A federal inspection of flood prevention measures at the Vermont Yankee nuclear plant has found several deficiencies but none requiring enforcement action.
A team from Nuclear Regulatory Commission arrived at the reactor last July to conduct the on-site audit. The NRC required the inspections after an earthquake and tsunami crippled several reactors in Japan in 2011.
NRC spokesman Neil Sheehan said the team did identify some problems with Yankee's record-keeping and flood-assessment calculations. He said the observations were similar to what NRC teams found at other
"We did identify some weaknesses," he said. "In the case of Vermont Yankee, for instance, we found that some of the records did not include the proper information, specifically with respect to numerical values for available physical margins. In other words: put a number to what height of flooding the plant would be able to resist."
Vermont Yankee won a new 20-year federal license in 2011, but its owner, the Entergy Corporation, plans to close the plant at the end of this year.
Sheehan said Yankee will still have to address the issues identified in the July audit.

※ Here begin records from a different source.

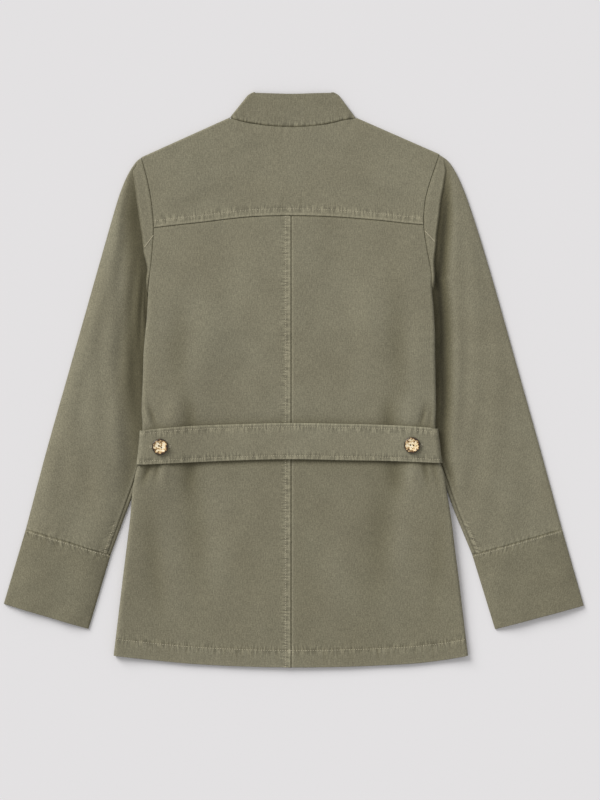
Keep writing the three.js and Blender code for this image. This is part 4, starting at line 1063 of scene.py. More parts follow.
def front_grid(side):
    """Middle points of one front, laid on the surface from the side seam to its lap."""
    armhole = FRONT_ARMHOLE[side.name]
    neck_width = abs(side.neck[0] - CENTRE) + SEAM
    lap_x = CENTRE - side.sign * LAP
    angles = np.radians(np.concatenate([np.linspace(6, 86, 12), [90]]))
    neck = np.stack([
        CENTRE + side.sign * neck_width * np.cos(angles),
        side.neck[1] - (FRONT_NECK_DEPTH + SEAM) * np.sin(angles),
    ], 1)
    inward = shoulder_inward(side)
    clear = inward * (SHOULDER_RETURN + SEAM + TIP_CLEAR)
    tip = side.tip - np.array([side.sign * TIP_CLEAR, 0]) + clear
    shoulder = neck[0] + (tip - neck[0]) * np.linspace(1, 0, 16)[:-1, None]
    share = 1 - (LAP / neck_width) ** 2
    lap_top = np.array([lap_x, side.neck[1] - (FRONT_NECK_DEPTH + SEAM) * math.sqrt(share) - 3])
    lap = mix(neck[-1], lap_top, np.linspace(0, 1, 5)[1:, None])
    tops = np.concatenate([shoulder, neck, lap])
    width = np.abs(tops[:, 0] - tops[0, 0])
    shares = width / width[-1]

    def height(x, y):
        stays = 1 - smooth((y - 80) / 40)
        over = LAP_LIFT * smooth((LAP + LAP_RAMP - side.sign * (x - CENTRE)) / LAP_RAMP) * side.laps
        return CLOTH / 2 + lower_lift(side, x, y) * stays + over

    end_y = hem_y(side_x(side, HEM_EDGE_Y)) + FRONT_HEM_INSET
    lines = np.linspace(UNDERARM_Y, end_y, 70)
    seam_x = side_seam_x(side, lines) - side.sign * SEAM / 2
    x = mix(seam_x[:, None], lap_x, shares)
    y = lines[:, None] + hem_curve(x, seam_x[:, None], lines[:, None])
    u = np.linspace(0, 1, 36)[:-1]
    arm = armhole.spot(u)
    arm[:, 0] -= side.sign * mix(1.0, 5.0, smooth((u - 0.6) / 0.3))
    arm = mix(tip, arm, smooth(u / 0.2)[:, None])
    arm = mix(arm, np.array([seam_x[0], UNDERARM_Y]), smooth((u - 0.84) / 0.16)[:, None])
    rise = ((arm[:, 1] - UNDERARM_Y) / (tip[1] - UNDERARM_Y))[:, None]
    base = np.stack([x[0], y[0]], 1)
    at = mix(base[None], tops[None], rise[..., None])
    straight = mix(base[0], tip, rise)
    weight = np.maximum(0, 1 - np.arange(len(tops)) / 15) ** 2
    at += (arm - straight)[:, None] * weight[None, :, None]
    x = np.concatenate([at[..., 0], x])
    y = np.concatenate([at[..., 1], y])
    return np.stack([x, y, height(x, y)], 2)


# Sleeves and cuffs


def by_length(x, y):
    """A table of points with the distance along them as column s."""
    points = np.column_stack([x, y])
    gaps = np.linalg.norm(np.diff(points, axis=0), axis=1)
    s = np.concatenate([[0], np.cumsum(gaps)])
    return Table("s x y", np.column_stack([s, points]))


def sleeve_line(side, t):
    """Outer and inner end of the sleeve's rows at shares t of the way to the cuff seam."""
    outer = by_length(*OUTER[side.name].columns.values())
    columns = INNER.columns
    rows = (columns["y"] <= UNDERARM_Y) & (columns["y"] >= CUFF_SEAM_Y)
    inner = by_length(columns[side.name][rows], columns["y"][rows])
    s = t * inner.columns["s"][-1]
    end = np.stack([inner.line("x", s, "s"), inner.line("y", s, "s")], -1)
    return outer.spot(t * outer.columns["s"][-1], "s"), end


def sleeve_place(side, table, t, u):
    """Places across the sleeve's rows, which start along the armhole and end straight."""
    start, end = sleeve_line(side, t)
    last = np.array([INNER.line(side.name, UNDERARM_Y), UNDERARM_Y])
    t, u = np.broadcast_to(t, u.shape)[..., None], u[..., None]
    bend = (table.spot(u[..., 0]) - mix(side.tip, last, u)) * (1 - t) ** 3
    return mix(start, end, u) + bend


def beside_armhole(side, u, out):
    """Places that far out from the armhole seam."""
    table = ARMHOLE[side.name]
    step = 0.01
    along = table.spot(u + step) - table.spot(u - step)
    outward = np.stack([-along[..., 1], along[..., 0]], -1) * side.sign
    outward /= np.hypot(*outward.T).T[..., None]
    return table.spot(u) + outward * out[..., None]


def sleeve_rows():
    """Rows of the sleeve: way to the cuff seam, way over the folded head, and way down its step."""
    head = np.array([0, 0.04, 0.1, 0.2, 0.4, 0.6, 0.8, 0.92, 1])
    foot = np.array([0.2, 0.4, 0.6, 0.8, 1])
    places = spaced(SLEEVE_LENGTH, 2.4, (0.8, 1.6), (0.5, 1.2, 2.4, 3.6))[1:] / SLEEVE_LENGTH
    free = mix(STEP_END, 1, places)
    t = np.concatenate([HEAD_END * head, mix(HEAD_END, STEP_END, foot), free])
    over = np.concatenate([head, np.ones(len(foot) + len(free))])
    down = np.concatenate([np.zeros(len(head)), foot, np.ones(len(free))])
    return t, over, down


def sleeve_tone(t, s, seed):
    """Tone of the sleeve by its cuff seam, with painted shade in the seam and painted light and
    shade on its ridge and puckers; the puckers there; and the distance to the seam.
    """
    to_cuff = (1 - t) * SLEEVE_LENGTH
    pucker = ripple(s, 11, seed)
    tone = 0.97 - 0.03 * smooth(t) + 0.07 * pucker * fade(np.abs(to_cuff - 4), 8)
    tone = tone - 0.28 * bump(to_cuff, 1.0) + 0.09 * bump(to_cuff - 2.6, 1.4)
    return tone, pucker, to_cuff


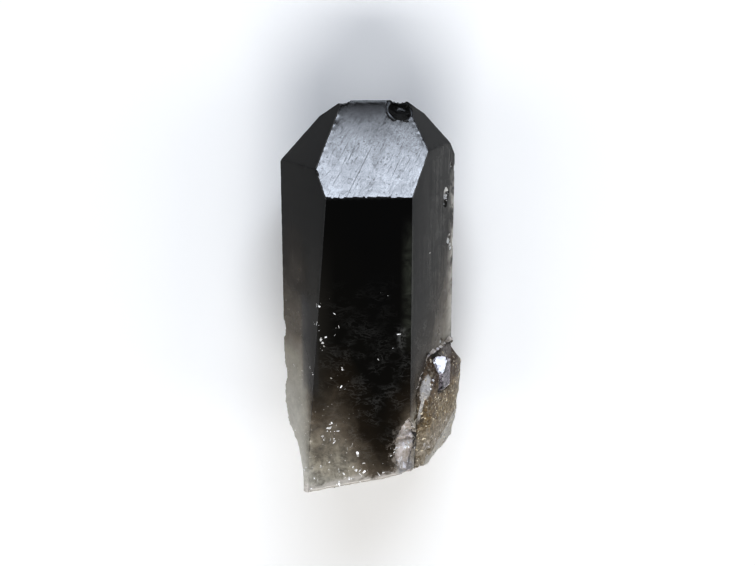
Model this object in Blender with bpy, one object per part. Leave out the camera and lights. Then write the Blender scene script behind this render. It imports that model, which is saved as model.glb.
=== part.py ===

“We understand the plant is scheduled to be shutdown at the end of this year,” he said. “But in the interim, we still want the plant to be as fortified against severe flooding as possible, because as we’ve all seen this winter, you never know when a severe storm is going to crop up.”
A Yankee spokesman could not be reached for comment. Sheehan said the observations from the audit will not lead to sanctions against Vermont Yankee.